Altogether we visited one Brooklyn island, one Queens island, and one split between the two boroughs (mostly in Queens, with a small sliver in Brooklyn). We also made two stops on the Rockaway Peninsula: once right past the CrossBay Bridge, where we grabbed a beer at a bayfront bar and lunch at Rockaway Taco (this was a weekday, so thankfully minus the lines); and once at the end of the trip on the tip of Far Rockaway, where we ditched the boat and hoofed it back to the A-train. If we had just gone a slight bit further, we would have landed in Nassau, making it a three-county boat trip. Oh well - next time.

The most interesting thing about Jamaica Bay is how shallow it is. We literally walked through the bay from one island to another.       

Neighborhoods: Jamaica Bay, Far Rockaway, Rockaway Park, Seaside
Tracts Walked: B703.03, Q1702.02, Q942.02, Q1008

Thursday, September 15, 2011

Numeric Extremes Walk - Part II

39,038. This is as high as you can go in Five Boroughs. And we’re going to walk there. From 1.

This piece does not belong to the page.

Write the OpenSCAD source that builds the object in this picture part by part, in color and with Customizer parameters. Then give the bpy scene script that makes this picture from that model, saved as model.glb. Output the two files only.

Meet this Sunday, September 18th, at 9:45 AM at the Southeast corner of 1st Avenue and East 1st street in Manhattan - which, at 1, is the lowest product of two intersecting streets in the five boroughs.

20 miles later we’ll hit the corner of 262nd Place and 149th Road in Rosedale, Queens. Multiply those together and you get 39,038, the highest product of any two intersecting numbered streets in NYC.

A warning - this walk is doubling as me knocking off another 24 tough-to-reach Queens tracts. I've arrainged the route so it's not adding any distance to the walk, but this will be your answer for all "why are we turning here" type questions.

After our destination, we’ll have a about a mile walk to the LIRR, which will cost you $3.75 to get back into town.

For those of you for whom 20 miles is a bit much, we'll be hugging the subway through about mile 5, and then staying reasonably near it through about mile 11. It's 2011 - bring a five-borough atlas or a smart phone if you're planning on ditching early and need to figure out how to get to the train. No time to give directions - we're walking here!